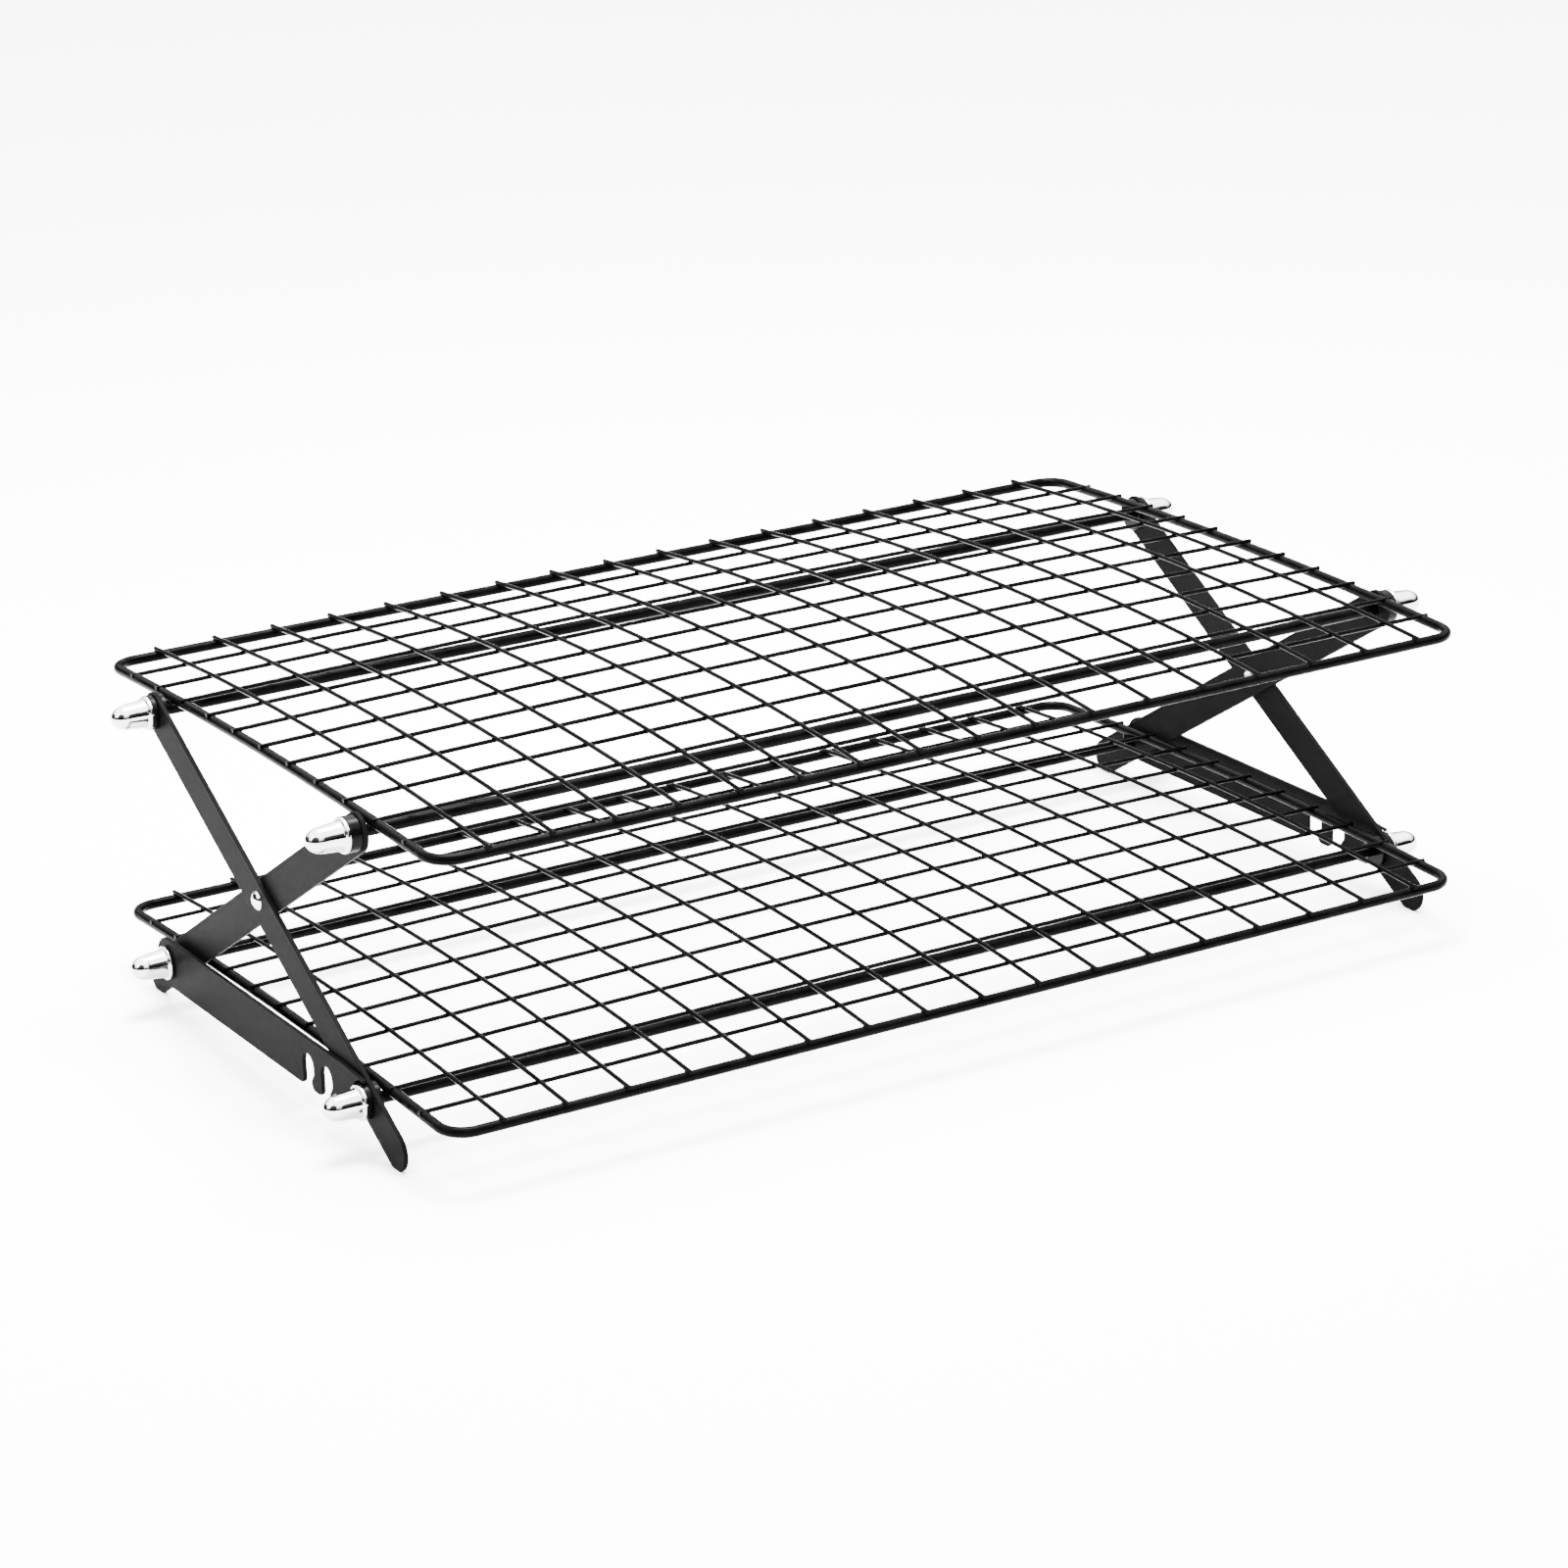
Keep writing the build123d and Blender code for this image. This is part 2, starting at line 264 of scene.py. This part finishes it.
def wire_points(node):
    """The separate wires of a node, each as its list of vertex positions."""
    mesh = bmesh.new()
    mesh.from_mesh(frame["nodes"][node].data)
    bmesh.ops.remove_doubles(mesh, verts=mesh.verts, dist=MERGE_DISTANCE)
    seen, wires = set(), []
    for start in mesh.verts:
        if start.index in seen:
            continue
        stack, wire = [start], []
        seen.add(start.index)
        while stack:
            vert = stack.pop()
            wire.append(vert.co.copy())
            for edge in vert.link_edges:
                other = edge.other_vert(vert)
                if other.index not in seen:
                    seen.add(other.index)
                    stack.append(other)
        wires.append(wire)
    mesh.free()
    return wires


def end_centres(wire, along):
    """The middle of each end face of a wire that runs along the given axis."""
    limits = (min(p[along] for p in wire), max(p[along] for p in wire))
    centres = []
    for limit in limits:
        rim = [p for p in wire if abs(p[along] - limit) < END_FACE_DEPTH]
        centres.append(sum(rim, Vector()) / len(rim))
    return centres


def add_nugget(mesh, at, along):
    """One weld nugget: a small flattened bead, longer along its wire."""
    half = Vector(NUGGET_HALF)
    half[along] *= NUGGET_STRETCH
    shape = Matrix.Translation(at) @ Matrix.Diagonal((*half, 1.0))
    made = bmesh.ops.create_icosphere(mesh, subdivisions=NUGGET_SMOOTHNESS, radius=1.0, matrix=shape)
    for vert in made["verts"]:
        lump = NUGGET_LUMP * math.sin(2300.0 * vert.co.x + 1.3) * math.sin(2100.0 * vert.co.y + 0.4)
        vert.co += (vert.co - Vector(at)) * lump


def weld_nuggets(tier, body, finish):
    """The resistance welds where each thin wire ends over the frame wire."""
    mesh = bmesh.new()
    for node, along in ((f"{tier}_cross_wires", Y_AXIS), (f"{tier}_long_wires", X_AXIS)):
        for wire in wire_points(node):
            for at in end_centres(wire, along):
                at[along] -= math.copysign(FRAME_R, at[along])
                at.z -= NUGGET_DROP
                add_nugget(mesh, at, along)
    data = bpy.data.meshes.new(f"{tier}_weld_nuggets")
    mesh.to_mesh(data)
    mesh.free()
    data.shade_smooth()
    data.materials.append(finish)
    piece = bpy.data.objects.new(f"{tier}_weld_nuggets", data)
    bpy.context.scene.collection.objects.link(piece)
    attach(piece, body)


def add_floor():
    mesh = bmesh.new()
    bmesh.ops.create_grid(mesh, x_segments=2, y_segments=2, size=FLOOR_HALF)
    data = bpy.data.meshes.new("floor")
    mesh.to_mesh(data)
    mesh.free()
    data.materials.append(floor_paper())
    floor = bpy.data.objects.new("floor", data)
    bpy.context.scene.collection.objects.link(floor)


def add_area(name, at, size, power):
    data = bpy.data.lights.new(name, "AREA")
    data.shape = "RECTANGLE"
    data.size, data.size_y = size
    data.energy = power
    light = bpy.data.objects.new(name, data)
    light.location = at
    light.rotation_euler = (Vector(LIGHTS_AIM) - Vector(at)).to_track_quat("-Z", "Y").to_euler()
    bpy.context.scene.collection.objects.link(light)


def add_world():
    """A bright room, dark near the horizon, with a few darker stretches of wall."""
    world = bpy.data.worlds.new("studio")
    bpy.context.scene.world = world
    world.use_nodes = True
    nodes = Nodes(world.node_tree)
    back = world.node_tree.nodes["Background"]
    direction = nodes.add("ShaderNodeTexCoord").outputs["Generated"]
    height = nodes.add("ShaderNodeSeparateXYZ", Vector=direction).outputs["Z"]
    shade = nodes.remap(height, (LOW_HEIGHT, HIGH_HEIGHT), (LOW_SHADE, HIGH_SHADE))
    for towards, inner, outer in DARK_WALLS:
        dot = nodes.add("ShaderNodeVectorMath")
        dot.operation = "DOT_PRODUCT"
        nodes.put(dot.inputs[0], direction)
        nodes.put(dot.inputs[1], Vector(towards).normalized())
        wall = nodes.remap(dot.outputs["Value"], (outer, inner), (1.0, DARK_WALL_SHADE))
        shade = nodes.combine("MULTIPLY", shade, wall)
    nodes.put(back.inputs["Color"], shade)
    back.inputs["Strength"].default_value = ROOM_STRENGTH


add_camera()
finishes = dress_nodes()
weld_nuggets("lower", "lower_shelf", finishes["coated_wire"])
weld_nuggets("upper", "upper_shelf", finishes["coated_wire"])
add_floor()
for light in LIGHTS:
    add_area(*light)
add_world()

What you should do —
Copy out the whole listing exactly as written.

The result —
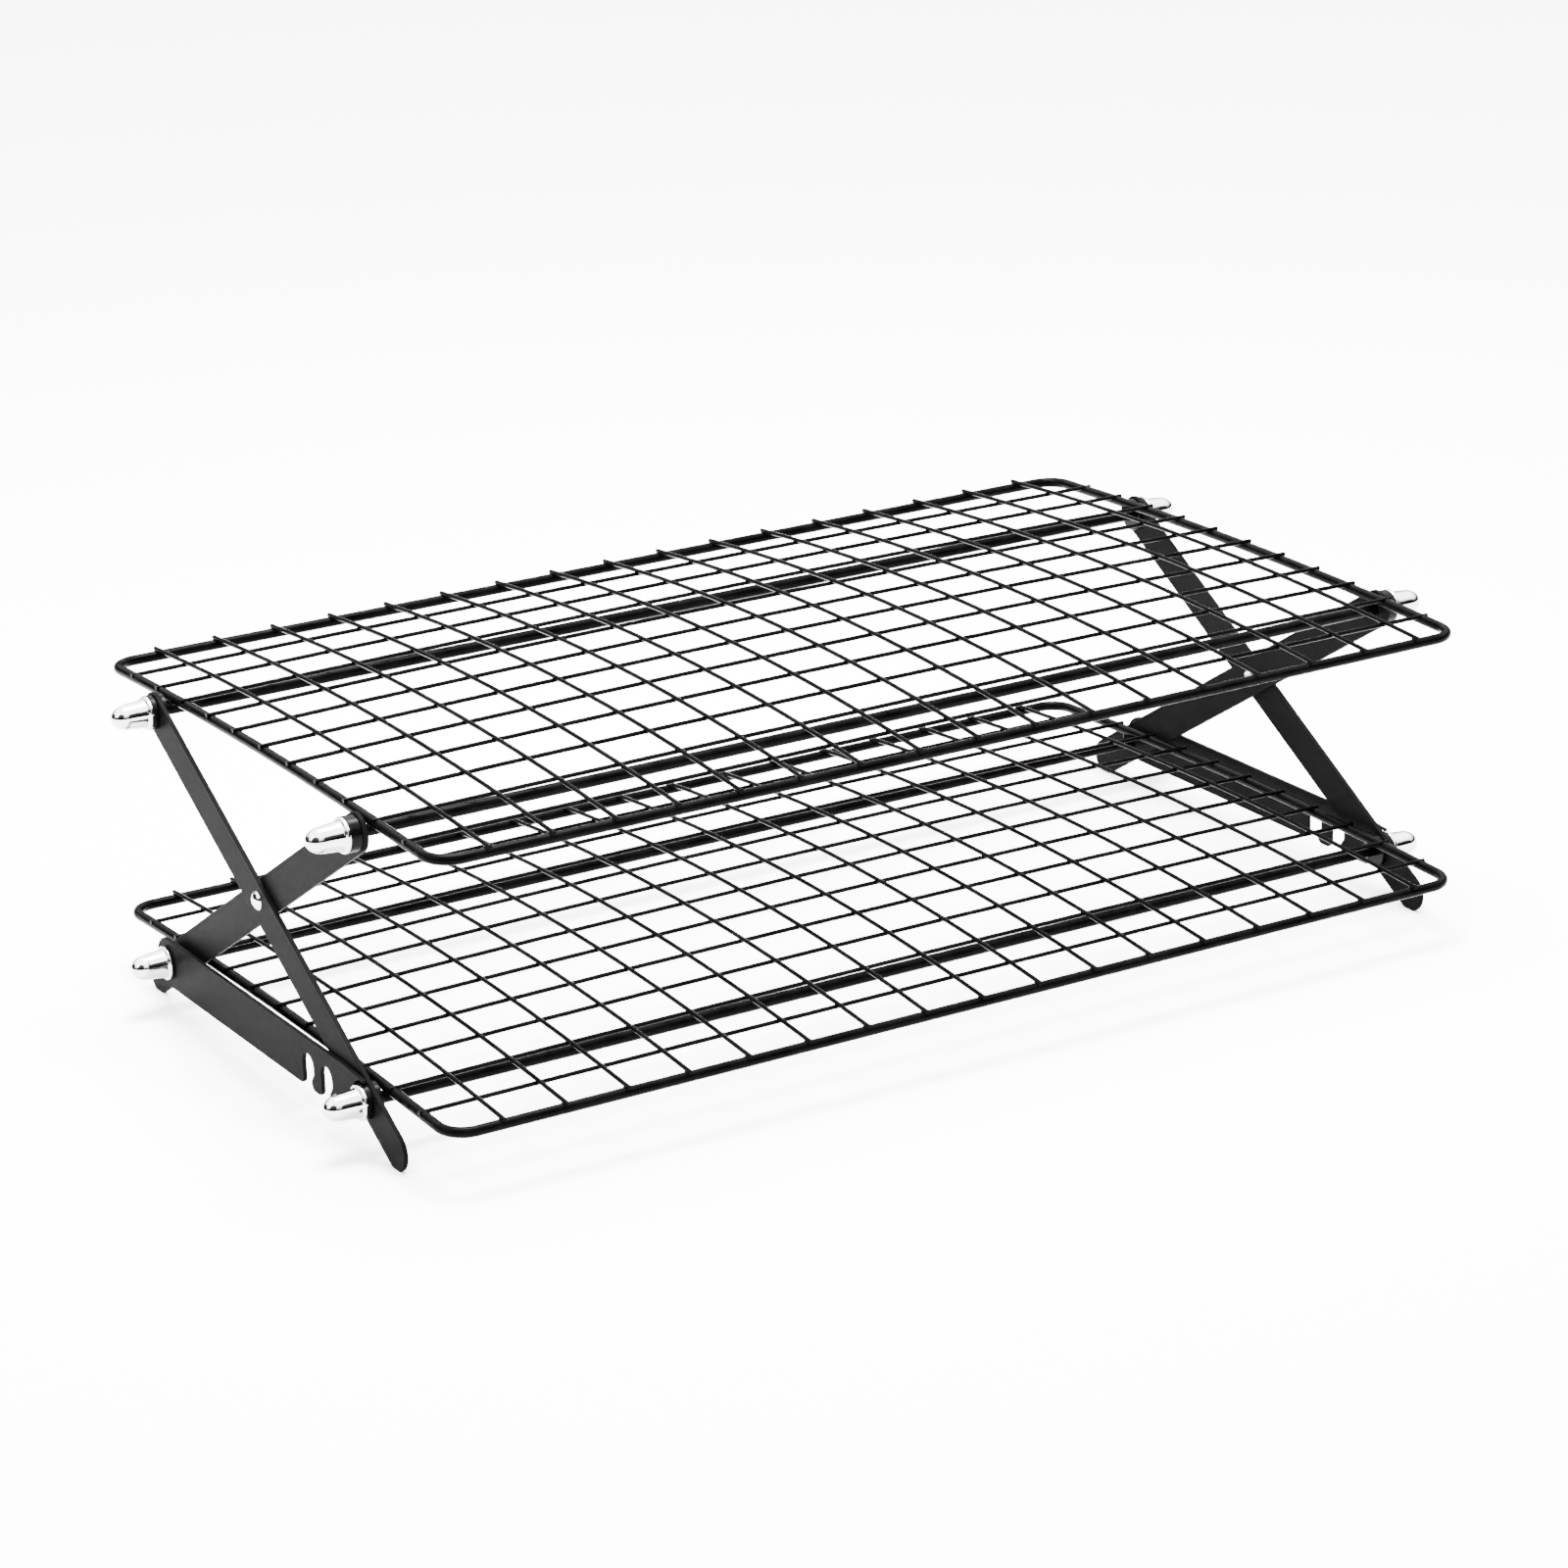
Keep writing the build123d and Blender code for this image. This is part 2, starting at line 264 of scene.py. This part finishes it.
def wire_points(node):
    """The separate wires of a node, each as its list of vertex positions."""
    mesh = bmesh.new()
    mesh.from_mesh(frame["nodes"][node].data)
    bmesh.ops.remove_doubles(mesh, verts=mesh.verts, dist=MERGE_DISTANCE)
    seen, wires = set(), []
    for start in mesh.verts:
        if start.index in seen:
            continue
        stack, wire = [start], []
        seen.add(start.index)
        while stack:
            vert = stack.pop()
            wire.append(vert.co.copy())
            for edge in vert.link_edges:
                other = edge.other_vert(vert)
                if other.index not in seen:
                    seen.add(other.index)
                    stack.append(other)
        wires.append(wire)
    mesh.free()
    return wires


def end_centres(wire, along):
    """The middle of each end face of a wire that runs along the given axis."""
    limits = (min(p[along] for p in wire), max(p[along] for p in wire))
    centres = []
    for limit in limits:
        rim = [p for p in wire if abs(p[along] - limit) < END_FACE_DEPTH]
        centres.append(sum(rim, Vector()) / len(rim))
    return centres


def add_nugget(mesh, at, along):
    """One weld nugget: a small flattened bead, longer along its wire."""
    half = Vector(NUGGET_HALF)
    half[along] *= NUGGET_STRETCH
    shape = Matrix.Translation(at) @ Matrix.Diagonal((*half, 1.0))
    made = bmesh.ops.create_icosphere(mesh, subdivisions=NUGGET_SMOOTHNESS, radius=1.0, matrix=shape)
    for vert in made["verts"]:
        lump = NUGGET_LUMP * math.sin(2300.0 * vert.co.x + 1.3) * math.sin(2100.0 * vert.co.y + 0.4)
        vert.co += (vert.co - Vector(at)) * lump


def weld_nuggets(tier, body, finish):
    """The resistance welds where each thin wire ends over the frame wire."""
    mesh = bmesh.new()
    for node, along in ((f"{tier}_cross_wires", Y_AXIS), (f"{tier}_long_wires", X_AXIS)):
        for wire in wire_points(node):
            for at in end_centres(wire, along):
                at[along] -= math.copysign(FRAME_R, at[along])
                at.z -= NUGGET_DROP
                add_nugget(mesh, at, along)
    data = bpy.data.meshes.new(f"{tier}_weld_nuggets")
    mesh.to_mesh(data)
    mesh.free()
    data.shade_smooth()
    data.materials.append(finish)
    piece = bpy.data.objects.new(f"{tier}_weld_nuggets", data)
    bpy.context.scene.collection.objects.link(piece)
    attach(piece, body)


def add_floor():
    mesh = bmesh.new()
    bmesh.ops.create_grid(mesh, x_segments=2, y_segments=2, size=FLOOR_HALF)
    data = bpy.data.meshes.new("floor")
    mesh.to_mesh(data)
    mesh.free()
    data.materials.append(floor_paper())
    floor = bpy.data.objects.new("floor", data)
    bpy.context.scene.collection.objects.link(floor)


def add_area(name, at, size, power):
    data = bpy.data.lights.new(name, "AREA")
    data.shape = "RECTANGLE"
    data.size, data.size_y = size
    data.energy = power
    light = bpy.data.objects.new(name, data)
    light.location = at
    light.rotation_euler = (Vector(LIGHTS_AIM) - Vector(at)).to_track_quat("-Z", "Y").to_euler()
    bpy.context.scene.collection.objects.link(light)


def add_world():
    """A bright room, dark near the horizon, with a few darker stretches of wall."""
    world = bpy.data.worlds.new("studio")
    bpy.context.scene.world = world
    world.use_nodes = True
    nodes = Nodes(world.node_tree)
    back = world.node_tree.nodes["Background"]
    direction = nodes.add("ShaderNodeTexCoord").outputs["Generated"]
    height = nodes.add("ShaderNodeSeparateXYZ", Vector=direction).outputs["Z"]
    shade = nodes.remap(height, (LOW_HEIGHT, HIGH_HEIGHT), (LOW_SHADE, HIGH_SHADE))
    for towards, inner, outer in DARK_WALLS:
        dot = nodes.add("ShaderNodeVectorMath")
        dot.operation = "DOT_PRODUCT"
        nodes.put(dot.inputs[0], direction)
        nodes.put(dot.inputs[1], Vector(towards).normalized())
        wall = nodes.remap(dot.outputs["Value"], (outer, inner), (1.0, DARK_WALL_SHADE))
        shade = nodes.combine("MULTIPLY", shade, wall)
    nodes.put(back.inputs["Color"], shade)
    back.inputs["Strength"].default_value = ROOM_STRENGTH


add_camera()
finishes = dress_nodes()
weld_nuggets("lower", "lower_shelf", finishes["coated_wire"])
weld_nuggets("upper", "upper_shelf", finishes["coated_wire"])
add_floor()
for light in LIGHTS:
    add_area(*light)
add_world()